DALLAS (CBSDFW.COM) - "Nerves of Steel" may be the title of Tammie Jo Shults book, but it's also the way passengers described her demeanor as she guided Southwest Flight 1380 to safety last April.

It was a moment Shults had been training for most of her life.

"It was really in junior high that I really set my path towards aviation," Shults told CBS 11.

Tammie Jo Shults
Tammie Jo Shults (CBS 11)

Her dreams to become a pilot started when she was just around 13 years old. Despite discouragements she pushed forward, eventually joining the Navy.

She was among the first women to fly F-18s. On April 17, 2018 that training paid off.

Shults was a pilot with Southwest Airlines on a flight heading from New York to Dallas.

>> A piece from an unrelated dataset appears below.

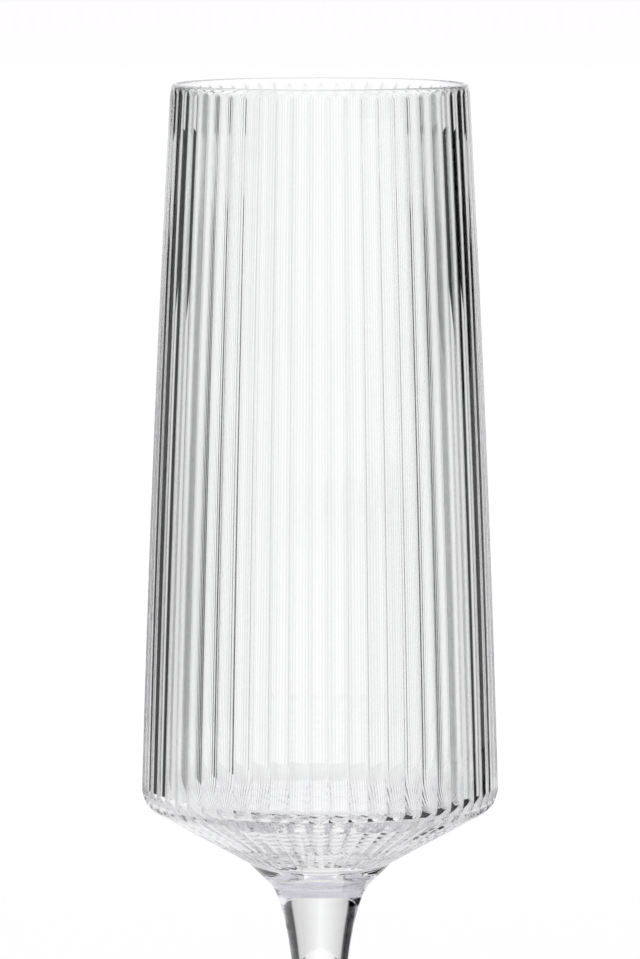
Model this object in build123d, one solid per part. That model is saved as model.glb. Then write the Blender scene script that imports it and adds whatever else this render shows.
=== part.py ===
from build123d import *
import math
import os

# Ribbed champagne flute in clear glass, in millimetres.
# Frame: +Z up along the axis of the glass, origin at the centre of the foot, on the table.
# Three pieces of glass, welded hot, face to face: the ribbed bowl, the drawn stem and the foot.
# Nothing moves.

# ---- Driving dimensions ----
HEIGHT = 238.0  # table to rim

RIM_RADIUS = 24.9  # outside of the bowl at the rim
WIDEST_RADIUS = 30.0  # outside of the bowl, over the ribs, just above its lower corner
SIDE_BULGE = 0.4  # how far the side stands out from a straight cone at mid height
SHARP_CORNER_Z = 117.0  # where the side and the shoulder would meet without the rounding
CORNER_BLEND = 4.3  # radius of that rounding
SHOULDER_SLOPE = math.radians(29.3)  # fall of the shoulder under the corner
SHOULDER_END_RADIUS = 12.3  # where the ribs stop

RIB_COUNT = 57
RIB_DEPTH = 0.3  # crest to valley at the widest level, and less as the bowl narrows
FIRST_RIB_ANGLE = 4.4  # degrees from +X to the nearest crest
RIM_BAND = 0.5  # smooth fire-polished band above the ribs
BAND_INSET = 0.5  # the band lies this share of the rib depth inside the crests
RIB_FADE = 1.2  # length over which the ribs rise from that band
LIP_BLEND = 0.4

WALL_AT_RIM = 1.0  # under the ribs' crests
WALL_AT_CORNER = 1.35
WALL_AT_SHOULDER = 2.0
FLOOR_Z = 109.4  # lowest point of the inside
FLOOR_BLEND = 26.0  # radius between the flat middle of the floor and the shoulder
INNER_CORNER_BLEND = 2.5

# Outlines of the solid glass, each a radius and height. In a curve, the two middle points only steer it.
BOWL_WELD = (7.85, 102.4)  # flat weld between bowl and stem
WAIST = (3.55, 64.0)  # thinnest place of the stem
FOOT_WELD = (6.6, 7.8)  # flat weld between stem and foot
NECK_TOP_RADIUS = 12.1  # a small step in from the ends of the ribs
NECK_STEER = [(11.9, 106.2), (8.25, 103.5)]
UPPER_STEM_STEER = [(5.1, 97.3), (3.55, 84.0)]
LOWER_STEM_STEER = [(3.55, 36.0), (3.6, 11.8)]
FOOT_TOP_STEER = [(9.0, 4.6), (15.0, 2.6)]

FOOT_RADIUS = 34.0
FOOT_EDGE = 1.8  # thickness of the foot at its round edge
FOOT_EDGE_LIFT = 0.3  # gap between the edge and the table
REST_OUTER_RADIUS = 31.5  # the ring that the glass stands on
REST_INNER_RADIUS = 28.5
FOOT_RECESS = 1.2  # height of the hollow under the foot

# ---- Worked-out dimensions ----
PITCH = 360 / RIB_COUNT
BAND_Z = HEIGHT - RIM_BAND
CORNER_TURN = math.radians(90) - SHOULDER_SLOPE
WIDEST_Z = SHARP_CORNER_Z + CORNER_BLEND * math.tan(CORNER_TURN / 2)


def side_radius(z):
    """Radius of the rib crests on the side, a cone with a slight bulge."""
    t = (HEIGHT - z) / (HEIGHT - WIDEST_Z)
    return RIM_RADIUS + (WIDEST_RADIUS - RIM_RADIUS) * t + 4 * SIDE_BULGE * t * (1 - t)


def rib_depth(radius):
    """Crest to valley of ribs whose crests are at this radius."""
    return RIB_DEPTH * radius / WIDEST_RADIUS


def shoulder_z(radius):
    """Height of the shoulder's crests at a radius."""
    return SHARP_CORNER_Z - (WIDEST_RADIUS - radius) * math.tan(SHOULDER_SLOPE)


def rib_section(radius, depth, z):
    """One level of the ribbed outside: rounded ribs that meet in sharp valleys."""
    valley = radius - depth
    arcs = []
    for i in range(RIB_COUNT):
        middle = FIRST_RIB_ANGLE + i * PITCH
        start = Vector(valley, 0, z).rotate(Axis.Z, middle - PITCH / 2)
        crest = Vector(radius, 0, z).rotate(Axis.Z, middle)
        end = Vector(valley, 0, z).rotate(Axis.Z, middle + PITCH / 2)
        arcs.append(Edge.make_three_point_arc(start, crest, end))
    return Face(Wire(arcs))


def ribbed_solid(levels, ruled):
    """A solid through levels of (crest radius, rib depth, height)."""
    return loft([rib_section(*level) for level in levels], ruled=ruled)


def band_inset():
    return BAND_INSET * rib_depth(RIM_RADIUS)


def fading_levels():
    """Under the smooth band, where the ribs rise out of it: crests outwards, valleys inwards."""
    steps = 3
    levels = []
    for i in range(steps + 1):
        z = BAND_Z - RIB_FADE * i / steps
        share = math.sin(math.pi / 2 * i / steps)
        crest = side_radius(z) - (1 - share) * band_inset()
        levels.append((crest, share * rib_depth(side_radius(z)), z))
    return levels


def side_levels():
    """From the faded end of the ribs down to the widest level."""
    steps = 5
    top = BAND_Z - RIB_FADE
    heights = [top + (WIDEST_Z - top) * i / steps for i in range(steps + 1)]
    return [(side_radius(z), rib_depth(side_radius(z)), z) for z in heights]


def corner_levels():
    """Round the lower corner, from the side to the shoulder."""
    steps = 6
    levels = []
    for i in range(steps + 1):
        a = CORNER_TURN * i / steps
        radius = WIDEST_RADIUS - CORNER_BLEND * (1 - math.cos(a))
        levels.append((radius, rib_depth(radius), WIDEST_Z - CORNER_BLEND * math.sin(a)))
    return levels


def shoulder_levels():
    """Down the shoulder, where the ribs run together and get shallower."""
    steps = 4
    start = corner_levels()[-1][0]
    levels = []
    for i in range(steps + 1):
        radius = start + (SHOULDER_END_RADIUS - start) * i / steps
        levels.append((radius, rib_depth(radius), shoulder_z(radius)))
    return levels


def turned(outline):
    """The solid that a closed outline of edges sweeps round the axis."""
    return revolve(Plane.XZ * make_face(outline), Axis.Z)


def turned_under(curves, top, bottom):
    """A turned solid between two flat ends, under curves that run from the top end to the bottom."""
    top_centre = (0, top[1])
    bottom_centre = (0, bottom[1])
    ends = [Line(bottom, bottom_centre), Line(bottom_centre, top_centre), Line(top_centre, top)]
    return turned(curves + ends)


def rim_band():
    """The smooth band above the ribs, rounded off on its outside."""
    outside = RIM_RADIUS - band_inset()
    low = (side_radius(BAND_Z) - band_inset(), BAND_Z)
    high = (outside, HEIGHT - LIP_BLEND)
    lip = (outside - LIP_BLEND, HEIGHT)
    edges = [
        Line((0, BAND_Z), low),
        Line(low, high),
        RadiusArc(high, lip, -LIP_BLEND),
        Line(lip, (0, HEIGHT)),
        Line((0, HEIGHT), (0, BAND_Z)),
    ]
    return turned(edges)


def neck():
    """The solid button under the ribs, which runs into the stem."""
    top = (NECK_TOP_RADIUS, shoulder_z(SHOULDER_END_RADIUS))
    return turned_under([Bezier(top, *NECK_STEER, BOWL_WELD)], top, BOWL_WELD)


def cavity():
    """The smooth inside, with a dished floor, and flared to round off the lip."""
    inner_rim = RIM_RADIUS - WALL_AT_RIM
    inner_corner = WIDEST_RADIUS - WALL_AT_CORNER
    drop = WALL_AT_SHOULDER / math.cos(SHOULDER_SLOPE)
    corner = (inner_corner, shoulder_z(inner_corner) + drop)
    over_floor = corner[1] - FLOOR_Z
    floor_edge = inner_corner - over_floor / math.tan(SHOULDER_SLOPE)
    mid_z = (HEIGHT + corner[1]) / 2
    mid = ((inner_rim + inner_corner) / 2 + SIDE_BULGE, mid_z)
    lip_low = (inner_rim, HEIGHT - LIP_BLEND)
    bottom = FilletPolyline(
        (0, FLOOR_Z), (floor_edge, FLOOR_Z), corner, mid, radius=[FLOOR_BLEND, INNER_CORNER_BLEND]
    )
    edges = [
        bottom,
        Line(mid, lip_low),
        RadiusArc(lip_low, (inner_rim + LIP_BLEND, HEIGHT), LIP_BLEND),
        Line((inner_rim + LIP_BLEND, HEIGHT), (inner_rim + LIP_BLEND, HEIGHT + 2)),
        Line((inner_rim + LIP_BLEND, HEIGHT + 2), (0, HEIGHT + 2)),
        Line((0, HEIGHT + 2), (0, FLOOR_Z)),
    ]
    return turned(edges)


def bowl():
    """The mould-blown bowl: ribbed outside, smooth inside, solid at the bottom."""
    outside = ribbed_solid(side_levels(), ruled=False)
    outside += ribbed_solid(fading_levels(), ruled=True)
    outside += ribbed_solid(corner_levels(), ruled=True)
    outside += ribbed_solid(shoulder_levels(), ruled=True)
    outside += rim_band()
    outside += neck()
    return outside - cavity()


def stem():
    """The drawn stem, waisted between its two welds."""
    curves = [
        Bezier(BOWL_WELD, *UPPER_STEM_STEER, WAIST),
        Bezier(WAIST, *LOWER_STEM_STEER, FOOT_WELD),
    ]
    return turned_under(curves, BOWL_WELD, FOOT_WELD)


def foot():
    """The round foot: gently coned on top, hollowed underneath to a resting ring."""
    round_radius = FOOT_RADIUS - FOOT_EDGE / 2
    edge_top = (round_radius, FOOT_EDGE_LIFT + FOOT_EDGE)
    edge_mid = (FOOT_RADIUS, FOOT_EDGE_LIFT + FOOT_EDGE / 2)
    edge_low = (round_radius, FOOT_EDGE_LIFT)
    rest_inner = (REST_INNER_RADIUS, 0)
    rest_outer = (REST_OUTER_RADIUS, 0)
    edges = [
        Line((0, FOOT_WELD[1]), FOOT_WELD),
        Bezier(FOOT_WELD, *FOOT_TOP_STEER, edge_top),
        ThreePointArc(edge_top, edge_mid, edge_low),
        Line(edge_low, rest_outer),
        Line(rest_outer, rest_inner),
        TangentArc((0, FOOT_RECESS), rest_inner, tangent=(1, 0)),
        Line((0, FOOT_RECESS), (0, FOOT_WELD[1])),
    ]
    return turned(edges)


def write(node, solid, colour):
    solid.label = node
    solid.color = Color(colour)
    export_step(solid, "parts/" + node + ".step")


os.makedirs("parts", exist_ok=True)
write("bowl", bowl(), "lightblue")
write("stem", stem(), "lightsteelblue")
write("foot", foot(), "powderblue")
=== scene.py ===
import math
from collections import namedtuple

import bpy
import numpy as np
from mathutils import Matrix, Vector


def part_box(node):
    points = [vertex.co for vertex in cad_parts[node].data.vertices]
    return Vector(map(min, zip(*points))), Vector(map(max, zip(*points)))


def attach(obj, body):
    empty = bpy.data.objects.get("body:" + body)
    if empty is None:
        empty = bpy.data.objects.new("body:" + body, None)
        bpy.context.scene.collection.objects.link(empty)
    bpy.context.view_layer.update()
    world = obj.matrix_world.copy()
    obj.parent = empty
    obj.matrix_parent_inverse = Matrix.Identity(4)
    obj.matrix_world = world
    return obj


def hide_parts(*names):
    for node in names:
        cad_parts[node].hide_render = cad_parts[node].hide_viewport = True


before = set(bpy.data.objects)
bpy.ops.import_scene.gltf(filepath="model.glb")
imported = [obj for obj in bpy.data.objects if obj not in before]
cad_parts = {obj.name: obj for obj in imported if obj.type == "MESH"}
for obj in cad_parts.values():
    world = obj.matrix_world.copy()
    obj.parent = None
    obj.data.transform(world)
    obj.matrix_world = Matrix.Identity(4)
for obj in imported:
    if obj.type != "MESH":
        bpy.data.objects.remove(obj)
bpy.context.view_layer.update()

# A ribbed champagne flute in clear glass: bowl, stem and foot, each a closed mesh in place of its CAD node.
# Lengths in the outlines are millimetres, as in the CAD, and MM turns them into the scene's metres.
# The flute's axis is Z. Its outlines are drawn in radius and height, and turned round the axis.
MM = 0.001

# ---- Sizes read from the frame ----
bowl_low, bowl_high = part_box("bowl")
foot_low, foot_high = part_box("foot")
RIM_Z = bowl_high.z / MM
BOWL_WELD_Z = bowl_low.z / MM
FOOT_WELD_Z = foot_high.z / MM
WIDEST_RADIUS = (bowl_high.x - bowl_low.x) / 2 / MM
FOOT_RADIUS = (foot_high.x - foot_low.x) / 2 / MM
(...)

Just minutes into the flight, an engine exploded sending debris through a passenger window killing 43-year-old Jennifer Riordan. The cabin lost pressure quickly.

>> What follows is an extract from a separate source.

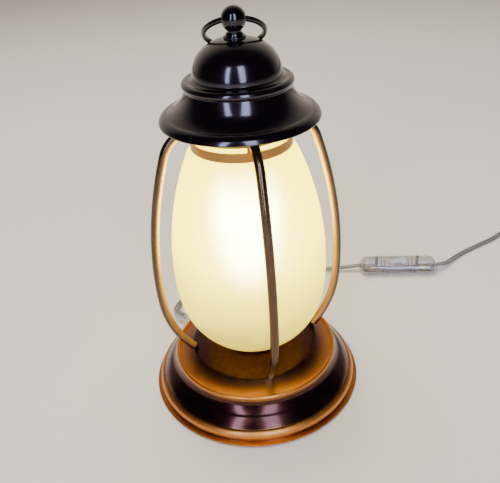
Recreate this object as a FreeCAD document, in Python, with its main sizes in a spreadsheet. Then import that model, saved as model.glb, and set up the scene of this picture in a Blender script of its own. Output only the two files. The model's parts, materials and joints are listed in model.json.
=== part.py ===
"""Electric table lantern: spun copper base, four bowed tube arms, frosted egg-shaped glass, bell hood with a
ball finial and a carrying ring, and a clear twin cord with an in-line switch and a two-pin plug.

Millimetres, +Z up. The origin is the centre of the face that the lantern stands on, on its axis. The frame of
the four arms is turned a little about Z, so that no arm hides the middle of the glass from the front (-Y)."""
import FreeCAD, Part
import math
import os
import re
import Sketcher
from FreeCAD import Placement, Rotation, Vector

doc = FreeCAD.newDocument("lantern")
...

"There was such an incredible shudder to the aircraft," Shults told CBS 11. "I thought this might be the day I meet my maker."

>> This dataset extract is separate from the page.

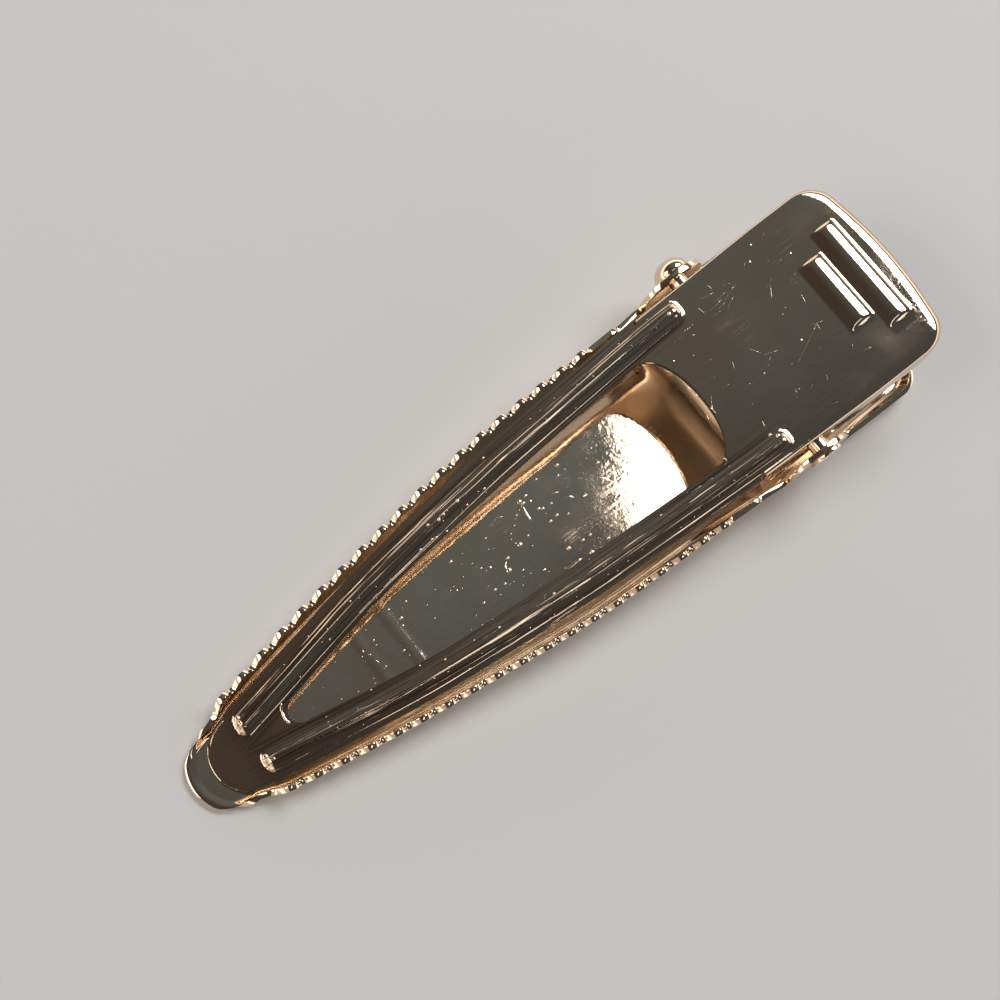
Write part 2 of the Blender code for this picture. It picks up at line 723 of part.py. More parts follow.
def build_pin(material, sides):
    """Rivet pin: a domed head on the +Y side, a flat upset head on the -Y side."""
    outer = jaw_half_width + head_gap
    profile = [(0.0, outer + dome_height)]
    rings = 7
    for n in range(1, rings + 1):
        angle = math.pi / 2 * n / rings
        y = outer + dome_rim + (dome_height - dome_rim) * math.cos(angle)
        profile.append((dome_radius * math.sin(angle), y))
    profile.append((dome_radius * 0.93, outer))
    profile.append((pin_radius, outer))
    low = -outer
    profile.append((pin_radius, low))
    profile.append((button_radius - button_chamfer, low))
    profile.append((button_radius, low - button_chamfer))
    profile.append((button_radius, low - button_height + button_chamfer))
    profile.append((button_radius - button_chamfer * 1.5, low - button_height))
    profile.append((0.0, low - button_height))
    verts, faces = [], []
    rows = []
    for radius, y in profile:
        if radius == 0:
            rows.append([len(verts)])
            verts.append(Vector((pivot_x - half_clip, y, pivot_z)))
            continue
        row = []
        for k in range(sides):
            angle = 2 * math.pi * k / sides
            row.append(len(verts))
            verts.append(Vector((
                pivot_x - half_clip + radius * math.cos(angle), y, pivot_z + radius * math.sin(angle))))
        rows.append(row)
    for a, b in zip(rows, rows[1:]):
        for k in range(sides):
            m = (k + 1) % sides
            if len(a) == 1:
                faces.append((a[0], b[k], b[m]))
            elif len(b) == 1:
                faces.append((a[k], b[0], a[m]))
            else:
                faces.append((a[k], b[k], b[m], a[m]))
    return closed_object("rivet_pin", verts, faces, material)


def move_origin(item, point):
    """Puts an object's origin on its joint's axis without moving its mesh."""
    item.data.transform(Matrix.Translation(-point))
    item.location = point


clear_scene()
gold = plated("rose gold plated steel", (0.86, 0.66, 0.52), 0.12)
gold_jaw = plated("rose gold plated jaw", (0.86, 0.67, 0.53), 0.12)
gold_pin = plated("rose gold plated rivet", (0.88, 0.70, 0.56), 0.15)
gold_leaf = plated("rose gold plated spring leaf", (0.80, 0.60, 0.46), 0.18)

jaw = build_jaw(gold_jaw)
tools = []
for n in range(2):
    x = grip_rib_first_x + n * grip_rib_spacing - half_clip
    bar = capsule(
        "bar_tool", (x, 0.0, sheet), grip_rib_half_length, grip_rib_half_width, grip_rib_height, sheet * 0.4, 6, 3)
    cut(jaw, bar, "UNION")
    tools.append(bar)
hole = rod("ear_tool", pin_radius + pin_seat_gap, -jaw_half_width * 1.3, jaw_half_width * 1.3, 32)
cut(jaw, hole, "DIFFERENCE")
tools.append(hole)
settle(jaw, tools, 40.0)

arm = build_arm(gold)
hole = rod("skirt_tool", pin_radius + pin_running_gap, -jaw_half_width * 1.3, jaw_half_width * 1.3, 32)
cut(arm, hole, "DIFFERENCE")
settle(arm, [hole], 40.0)

spring = build_spring(gold_leaf)
settle(spring, [], 30.0)
pin = build_pin(gold_pin, 32)
settle(pin, [], 40.0)

pivot = Vector((pivot_x - half_clip, 0.0, pivot_z))
move_origin(arm, pivot)
move_origin(spring, pivot)
move_origin(pin, pivot)
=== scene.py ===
"""Looks of the rose gold plated hair clip: fine sheet metal pieces, finishes, table, light and camera.

The pieces follow the solids of the frame with more points, bevelled cut edges and a plated surface. All
sizes are those of the clip: x runs from the tip to the finger pad, y across, z up, and the clip lies on its
lower jaw.
"""
import math
import random

import bmesh
import bpy
from mathutils import Matrix, Vector


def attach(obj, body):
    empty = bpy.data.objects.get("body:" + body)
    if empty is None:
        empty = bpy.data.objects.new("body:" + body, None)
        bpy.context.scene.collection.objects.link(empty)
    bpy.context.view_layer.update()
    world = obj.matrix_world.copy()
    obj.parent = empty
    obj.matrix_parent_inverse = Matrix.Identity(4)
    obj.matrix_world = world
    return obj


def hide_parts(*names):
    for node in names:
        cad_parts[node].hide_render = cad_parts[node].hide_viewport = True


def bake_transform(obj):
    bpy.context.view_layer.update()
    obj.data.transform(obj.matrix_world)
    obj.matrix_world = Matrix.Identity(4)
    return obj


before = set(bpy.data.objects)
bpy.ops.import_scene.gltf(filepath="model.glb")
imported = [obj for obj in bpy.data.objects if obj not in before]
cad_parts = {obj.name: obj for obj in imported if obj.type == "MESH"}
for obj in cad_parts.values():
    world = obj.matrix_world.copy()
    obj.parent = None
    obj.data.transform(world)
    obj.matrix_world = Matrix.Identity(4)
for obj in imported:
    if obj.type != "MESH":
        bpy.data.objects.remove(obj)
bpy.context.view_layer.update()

mm = 0.001

# Sizes of the whole clip
clip_length = 75.0 * mm
jaw_half_width = 10.2 * mm
sheet = 0.45 * mm
ear_height = 6.55 * mm
pivot_x = 0.79 * clip_length
pivot_z = 5.3 * mm
half_clip = clip_length / 2

# Lower jaw
jaw_length = 0.9827 * clip_length
jaw_tip_radius = 3.9 * mm
jaw_rear_corner_radius = 2.6 * mm
jaw_fold_radius = 0.45 * mm
jaw_tip_fold_radius = 0.45 * mm
jaw_tip_lean = math.radians(83.0)
jaw_tip_even_share = 0.35
jaw_tip_edge_drop = 0.14 * mm
tooth_count = 19
tooth_first_x = 0.0821 * jaw_length
tooth_pitch = 0.03182 * jaw_length
tooth_height = 0.62 * mm
tooth_foot_share = 0.42
tooth_roundness = 0.9
toothed_edge_end = 0.711 * jaw_length
lip_height = 0.11 * mm
lip_end_height = 0.62 * mm
ear_half_length = 3.6 * mm
ear_foot_height = 2.75 * mm
ear_roundness = 0.375
edge_step = 0.35 * mm
wall_height = 1.35 * mm
# Share of the length, share of the half width, share of the ears' height, lean in degrees
jaw_side_shares = (
    (0.053, 0.375, 0.150, 20.0), (0.081, 0.465, 0.255, 15.0), (0.105, 0.503, 0.275, 14.0),
    (0.214, 0.653, 0.345, 13.0), (0.326, 0.772, 0.415, 12.0), (0.411, 0.860, 0.462, 12.0),
    (0.501, 0.926, 0.508, 12.0), (0.652, 0.972, 0.585, 11.0), (0.690, 0.984, 0.585, 9.0),
    (0.726, 0.992, 0.585, 6.0), (0.758, 1.000, 0.420, 0.0), (0.848, 1.000, 0.206, 0.0),
    (0.892, 1.006, 0.206, 18.0), (0.965, 1.012, 0.206, 24.0),
)
grip_rib_count = 2
grip_rib_first_x = 0.2436 * jaw_length
grip_rib_spacing = 0.0427 * jaw_length
grip_rib_half_width = 0.8 * mm
grip_rib_half_length = 3.6 * mm
grip_rib_height = 0.045 * mm

# Lever arm
arm_inset = 1.05 * mm
arm_half_width = jaw_half_width - arm_inset
arm_length = 0.98 * clip_length
arm_tip_x = 0.0287 * clip_length
arm_tip_radius = 3.3 * mm
pin_below_arm = 2.09 * mm
tip_droop = 0.3 * mm
tip_droop_length = 4.2 * mm
# Where the first row crosses the round tip, how far rows bow with it, where columns have their full spread
tip_row_angle = math.radians(40.0)
tip_bow_reach = 1.6 * arm_tip_radius
tip_column_radius = 1.04 * arm_tip_radius
tip_rest_gap = 0.05 * mm
arm_tip_z = sheet + tip_rest_gap + tip_droop
pad_corner_radius = 2.45 * mm
pad_rear_bow = 0.55 * mm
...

Shults and her co-pilot, Darren Ellisor, managed to guide the twin-engine Boeing 737 into a rapid descent and make an emergency landing in Philadelphia. After the flight landing, Shults walked through the aisle and talked with passengers to make sure they were ok.

"She has nerves of steel. That lady, I applaud her," said Alfred Tumlinson of Corpus Christi, Texas.

Since the accident, the Federal Aviation Administration has stepped up inspections of fan blades in Boeing 737 engines.

Tuesday, the National Transportation Safety Board is set to discuss the probable cause of a deadly engine explosion on the Southwest Airlines flight.